▶ _The request_
Would you return the complete listing below word for word?

▶ _Data excerpt_

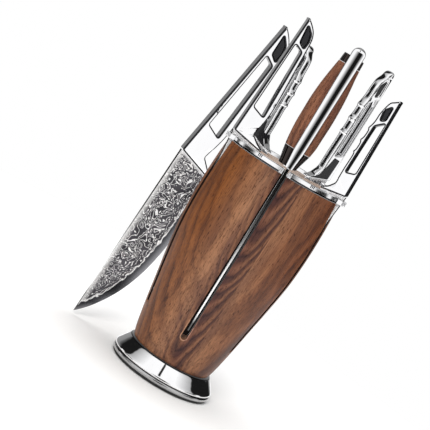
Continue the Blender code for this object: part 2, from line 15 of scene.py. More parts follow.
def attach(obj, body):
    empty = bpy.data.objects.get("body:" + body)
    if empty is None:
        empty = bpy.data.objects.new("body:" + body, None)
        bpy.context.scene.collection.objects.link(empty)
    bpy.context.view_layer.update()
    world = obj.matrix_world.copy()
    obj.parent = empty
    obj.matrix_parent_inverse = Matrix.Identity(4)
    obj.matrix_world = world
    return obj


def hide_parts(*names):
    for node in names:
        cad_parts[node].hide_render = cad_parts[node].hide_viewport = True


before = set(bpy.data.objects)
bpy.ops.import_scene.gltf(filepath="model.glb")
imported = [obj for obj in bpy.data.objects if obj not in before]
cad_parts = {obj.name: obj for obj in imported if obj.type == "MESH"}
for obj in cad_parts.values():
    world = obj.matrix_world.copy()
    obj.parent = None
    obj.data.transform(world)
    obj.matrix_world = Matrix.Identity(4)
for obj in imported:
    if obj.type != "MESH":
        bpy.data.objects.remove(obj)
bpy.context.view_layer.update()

MM = 0.001
SEGMENTS = 192
SHARP_ANGLE = 35.0

# The slots: where they are, in degrees from the front towards the right, and their sizes in millimetres. The
# front one ends 5 mm lower than in the CAD.
KNIFE_SLOTS = (0.0, 72.0, -72.0, 140.0, -140.0)
CHEF_SLOT = 180.0
SLOT_WIDTH, CHEF_SLOT_WIDTH = 4.6, 5.0
SLOT_INNER, CHEF_SLOT_INNER = 21.0, 12.5
SLOT_END, FRONT_SLOT_END, CHEF_SLOT_END = 50.0, 45.0, 15.0
WOOD_SETBACK = 0.8  # how much wider a slot is in the wood than in the cap
# Above a slot's end by this much, its walls take a lighter plain tone instead of the painted shade.
UNSHADED_END = 1.6  # how far above a slot's end its walls are bare wood

# The slotted knives: how far they lean out, where their spines cross the cap's top, and how far above it
# their joint lines are.
LEAN = math.radians(5.0)
SPINE_REACH = 57.0
CAP_TOP = 209.0
GUARD_RISE, FRONT_RISE = 3.4, 1.6
# The loose knife's spot, lean and turn.
CHEF_SPOT = (-84.0, 21.5, 172.3)
CHEF_LEAN, CHEF_TURN = math.radians(2.5), math.radians(28.0)

# Handle outlines as shares of the handle's length: how far up it, and how far across from the spine.
PLAIN_BELLY = (
    (0.972, 0.048), (0.935, 0.088), (0.89, 0.112), (0.83, 0.124), (0.58, 0.148), (0.26, 0.176), (0.05, 0.156),
)
PLAIN_WINDOW = ((0.229, 0.030), (0.783, 0.026), (0.756, 0.096), (0.198, 0.134))
PLAIN_POMMEL = ((0.948, 0.026), (0.905, 0.078), (0.85, 0.096), (0.79, 0.094), (0.815, 0.046))
RIDGED_BELLY = (
    (0.945, 0.069), (0.89, 0.104), (0.82, 0.117), (0.74, 0.121), (0.69, 0.131), (0.655, 0.142),
    (0.625, 0.133), (0.56, 0.138), (0.525, 0.150), (0.495, 0.140), (0.43, 0.142), (0.40, 0.153),
    (0.37, 0.142), (0.21, 0.148), (0.07, 0.148),
)
RIDGED_WINDOW = ((0.229, 0.032), (0.752, 0.025), (0.69, 0.095), (0.45, 0.105), (0.203, 0.112))
RIDGED_POMMEL = ((0.914, 0.040), (0.858, 0.088), (0.762, 0.078), (0.785, 0.040))

# Outline of a black plate over the guard, in shares as above: a painted dark reflection.
GUARD_DARK_PATCH = ((0.185, 0.03), (0.19, 0.106), (0.11, 0.128))

SHARP_TOP = ((1.0, 0.0), (0.999, 0.008))
ROUND_TOP = ((0.955, 0.0), (0.982, 0.005), (0.998, 0.021), (0.993, 0.042), (0.972, 0.060))

# The kinds of handle. "bevel" and "round_over" are how far the rounding goes in and down, in millimetres.
PLAIN = {"top": SHARP_TOP, "belly": PLAIN_BELLY, "window": PLAIN_WINDOW, "pommel": PLAIN_POMMEL,
         "bevel": 1.3, "round_over": 1.3, "dark_guard_patch": False}
RIDGED = {**PLAIN, "belly": PLAIN_BELLY[:2] + RIDGED_BELLY[2:],
          "window": RIDGED_WINDOW, "pommel": RIDGED_POMMEL}
# These handles carry the guard's painted dark reflection.
DARK_PATCHED = {**RIDGED, "top": ROUND_TOP, "belly": RIDGED_BELLY,
            "bevel": 1.2, "round_over": 3.5, "dark_guard_patch": True}

# The knives in millimetres. "depth" stretches a handle's shares across, "slope" is how far the joint line
# between blade and handle falls across the blade, and "kink" is in degrees. The front blade is 10 mm longer
# than in the CAD.
CHEF = {**PLAIN, "handle": 136.0, "depth": 1.02, "blade": 169.0, "width": 42.5, "slope": 0.30, "kink": 7.5}
LEFT = {**PLAIN, "handle": 109.0, "depth": 1.0, "blade": 150.0, "width": 30.0, "slope": 0.28, "kink": 8.0}
RIGHT = {**RIDGED, "handle": 90.0, "depth": 1.05, "blade": 92.0, "width": 22.5, "slope": 0.28, "kink": 6.5}
BACK_LEFT = {**DARK_PATCHED, "handle": 91.0, "depth": 1.05, "blade": 128.0, "width": 27.0, "slope": 0.28,
             "kink": 5.0}
BACK_RIGHT = {**BACK_LEFT, "handle": 108.0, "blade": 142.0, "width": 28.0}
FRONT = {"blade": 157.0, "width": 30.0, "slope": 0.09}

# The handles' half thicknesses and corner radii, and the share of a guard's reach beyond which it thins.
HANDLE_HALF = 4.0
INLAY_HALF = 3.3
# Half the thickness of the guard's painted dark reflection plate.
DARK_PATCH_HALF = 4.06
WINDOW_CORNER = 1.6
HANDLE_CORNER = 1.8
TAPER_FROM = 0.45

# A blade: its number of sections, where their points are across it, half its thickness at the spine and at
# the edge, and where its ground part starts.
BLADE_STATIONS = 72
BLADE_ACROSS = (0.0, 0.012, 0.05, 0.14, 0.26, 0.38, 0.50, 0.61, 0.72, 0.82, 0.90, 0.95, 0.985, 1.0)
BLADE_HALF = 1.2
EDGE_HALF = 0.13
GROUND_FROM = 0.72

# Outlines of the turned pieces as (radius, height), in millimetres.
WOOD_SIDE = (
    (36.3, 19.8), (36.9, 20.6), (38.6, 27.2), (40.3, 35.3), (42.2, 45.6), (44.4, 58.8), (46.5, 72.1),
    (48.7, 85.4), (50.6, 97.7), (52.7, 112.0), (54.3, 126.3), (55.2, 142.7), (55.5, 160.0), (55.2, 177.4),
    (54.5, 191.7), (53.6, 203.7),
)
SKIRT_SIDE = (
    (39.6, 9.0), (43.4, 9.0), (43.4, 6.3), (45.9, 6.3), (46.5, 6.45), (46.85, 6.85), (47.0, 7.4),
    (46.95, 7.9), (46.6, 8.6), (45.8, 9.8), (44.6, 11.4), (43.3, 13.2), (41.9, 15.1), (40.6, 16.8),
    (39.6, 18.2), (39.0, 18.9), (38.5, 19.4), (38.2, 19.5),
)
PLATE_SIDE = (
    (45.6, 2.3), (46.5, 2.5), (47.0, 3.0), (47.2, 3.7), (47.15, 4.5), (46.9, 5.2), (46.5, 5.7), (46.0, 5.9),
    (43.0, 5.9), (43.0, 8.6),
)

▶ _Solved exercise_
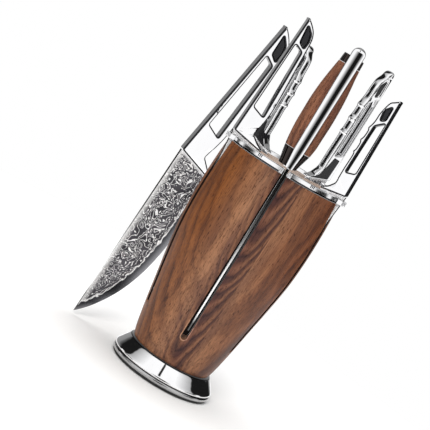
Continue the Blender code for this object: part 2, from line 15 of scene.py. More parts follow.
def attach(obj, body):
    empty = bpy.data.objects.get("body:" + body)
    if empty is None:
        empty = bpy.data.objects.new("body:" + body, None)
        bpy.context.scene.collection.objects.link(empty)
    bpy.context.view_layer.update()
    world = obj.matrix_world.copy()
    obj.parent = empty
    obj.matrix_parent_inverse = Matrix.Identity(4)
    obj.matrix_world = world
    return obj


def hide_parts(*names):
    for node in names:
        cad_parts[node].hide_render = cad_parts[node].hide_viewport = True


before = set(bpy.data.objects)
bpy.ops.import_scene.gltf(filepath="model.glb")
imported = [obj for obj in bpy.data.objects if obj not in before]
cad_parts = {obj.name: obj for obj in imported if obj.type == "MESH"}
for obj in cad_parts.values():
    world = obj.matrix_world.copy()
    obj.parent = None
    obj.data.transform(world)
    obj.matrix_world = Matrix.Identity(4)
for obj in imported:
    if obj.type != "MESH":
        bpy.data.objects.remove(obj)
bpy.context.view_layer.update()

MM = 0.001
SEGMENTS = 192
SHARP_ANGLE = 35.0

# The slots: where they are, in degrees from the front towards the right, and their sizes in millimetres. The
# front one ends 5 mm lower than in the CAD.
KNIFE_SLOTS = (0.0, 72.0, -72.0, 140.0, -140.0)
CHEF_SLOT = 180.0
SLOT_WIDTH, CHEF_SLOT_WIDTH = 4.6, 5.0
SLOT_INNER, CHEF_SLOT_INNER = 21.0, 12.5
SLOT_END, FRONT_SLOT_END, CHEF_SLOT_END = 50.0, 45.0, 15.0
WOOD_SETBACK = 0.8  # how much wider a slot is in the wood than in the cap
# Above a slot's end by this much, its walls take a lighter plain tone instead of the painted shade.
UNSHADED_END = 1.6  # how far above a slot's end its walls are bare wood

# The slotted knives: how far they lean out, where their spines cross the cap's top, and how far above it
# their joint lines are.
LEAN = math.radians(5.0)
SPINE_REACH = 57.0
CAP_TOP = 209.0
GUARD_RISE, FRONT_RISE = 3.4, 1.6
# The loose knife's spot, lean and turn.
CHEF_SPOT = (-84.0, 21.5, 172.3)
CHEF_LEAN, CHEF_TURN = math.radians(2.5), math.radians(28.0)

# Handle outlines as shares of the handle's length: how far up it, and how far across from the spine.
PLAIN_BELLY = (
    (0.972, 0.048), (0.935, 0.088), (0.89, 0.112), (0.83, 0.124), (0.58, 0.148), (0.26, 0.176), (0.05, 0.156),
)
PLAIN_WINDOW = ((0.229, 0.030), (0.783, 0.026), (0.756, 0.096), (0.198, 0.134))
PLAIN_POMMEL = ((0.948, 0.026), (0.905, 0.078), (0.85, 0.096), (0.79, 0.094), (0.815, 0.046))
RIDGED_BELLY = (
    (0.945, 0.069), (0.89, 0.104), (0.82, 0.117), (0.74, 0.121), (0.69, 0.131), (0.655, 0.142),
    (0.625, 0.133), (0.56, 0.138), (0.525, 0.150), (0.495, 0.140), (0.43, 0.142), (0.40, 0.153),
    (0.37, 0.142), (0.21, 0.148), (0.07, 0.148),
)
RIDGED_WINDOW = ((0.229, 0.032), (0.752, 0.025), (0.69, 0.095), (0.45, 0.105), (0.203, 0.112))
RIDGED_POMMEL = ((0.914, 0.040), (0.858, 0.088), (0.762, 0.078), (0.785, 0.040))

# Outline of a black plate over the guard, in shares as above: a painted dark reflection.
GUARD_DARK_PATCH = ((0.185, 0.03), (0.19, 0.106), (0.11, 0.128))

SHARP_TOP = ((1.0, 0.0), (0.999, 0.008))
ROUND_TOP = ((0.955, 0.0), (0.982, 0.005), (0.998, 0.021), (0.993, 0.042), (0.972, 0.060))

# The kinds of handle. "bevel" and "round_over" are how far the rounding goes in and down, in millimetres.
PLAIN = {"top": SHARP_TOP, "belly": PLAIN_BELLY, "window": PLAIN_WINDOW, "pommel": PLAIN_POMMEL,
         "bevel": 1.3, "round_over": 1.3, "dark_guard_patch": False}
RIDGED = {**PLAIN, "belly": PLAIN_BELLY[:2] + RIDGED_BELLY[2:],
          "window": RIDGED_WINDOW, "pommel": RIDGED_POMMEL}
# These handles carry the guard's painted dark reflection.
DARK_PATCHED = {**RIDGED, "top": ROUND_TOP, "belly": RIDGED_BELLY,
            "bevel": 1.2, "round_over": 3.5, "dark_guard_patch": True}

# The knives in millimetres. "depth" stretches a handle's shares across, "slope" is how far the joint line
# between blade and handle falls across the blade, and "kink" is in degrees. The front blade is 10 mm longer
# than in the CAD.
CHEF = {**PLAIN, "handle": 136.0, "depth": 1.02, "blade": 169.0, "width": 42.5, "slope": 0.30, "kink": 7.5}
LEFT = {**PLAIN, "handle": 109.0, "depth": 1.0, "blade": 150.0, "width": 30.0, "slope": 0.28, "kink": 8.0}
RIGHT = {**RIDGED, "handle": 90.0, "depth": 1.05, "blade": 92.0, "width": 22.5, "slope": 0.28, "kink": 6.5}
BACK_LEFT = {**DARK_PATCHED, "handle": 91.0, "depth": 1.05, "blade": 128.0, "width": 27.0, "slope": 0.28,
             "kink": 5.0}
BACK_RIGHT = {**BACK_LEFT, "handle": 108.0, "blade": 142.0, "width": 28.0}
FRONT = {"blade": 157.0, "width": 30.0, "slope": 0.09}

# The handles' half thicknesses and corner radii, and the share of a guard's reach beyond which it thins.
HANDLE_HALF = 4.0
INLAY_HALF = 3.3
# Half the thickness of the guard's painted dark reflection plate.
DARK_PATCH_HALF = 4.06
WINDOW_CORNER = 1.6
HANDLE_CORNER = 1.8
TAPER_FROM = 0.45

# A blade: its number of sections, where their points are across it, half its thickness at the spine and at
# the edge, and where its ground part starts.
BLADE_STATIONS = 72
BLADE_ACROSS = (0.0, 0.012, 0.05, 0.14, 0.26, 0.38, 0.50, 0.61, 0.72, 0.82, 0.90, 0.95, 0.985, 1.0)
BLADE_HALF = 1.2
EDGE_HALF = 0.13
GROUND_FROM = 0.72

# Outlines of the turned pieces as (radius, height), in millimetres.
WOOD_SIDE = (
    (36.3, 19.8), (36.9, 20.6), (38.6, 27.2), (40.3, 35.3), (42.2, 45.6), (44.4, 58.8), (46.5, 72.1),
    (48.7, 85.4), (50.6, 97.7), (52.7, 112.0), (54.3, 126.3), (55.2, 142.7), (55.5, 160.0), (55.2, 177.4),
    (54.5, 191.7), (53.6, 203.7),
)
SKIRT_SIDE = (
    (39.6, 9.0), (43.4, 9.0), (43.4, 6.3), (45.9, 6.3), (46.5, 6.45), (46.85, 6.85), (47.0, 7.4),
    (46.95, 7.9), (46.6, 8.6), (45.8, 9.8), (44.6, 11.4), (43.3, 13.2), (41.9, 15.1), (40.6, 16.8),
    (39.6, 18.2), (39.0, 18.9), (38.5, 19.4), (38.2, 19.5),
)
PLATE_SIDE = (
    (45.6, 2.3), (46.5, 2.5), (47.0, 3.0), (47.2, 3.7), (47.15, 4.5), (46.9, 5.2), (46.5, 5.7), (46.0, 5.9),
    (43.0, 5.9), (43.0, 8.6),
)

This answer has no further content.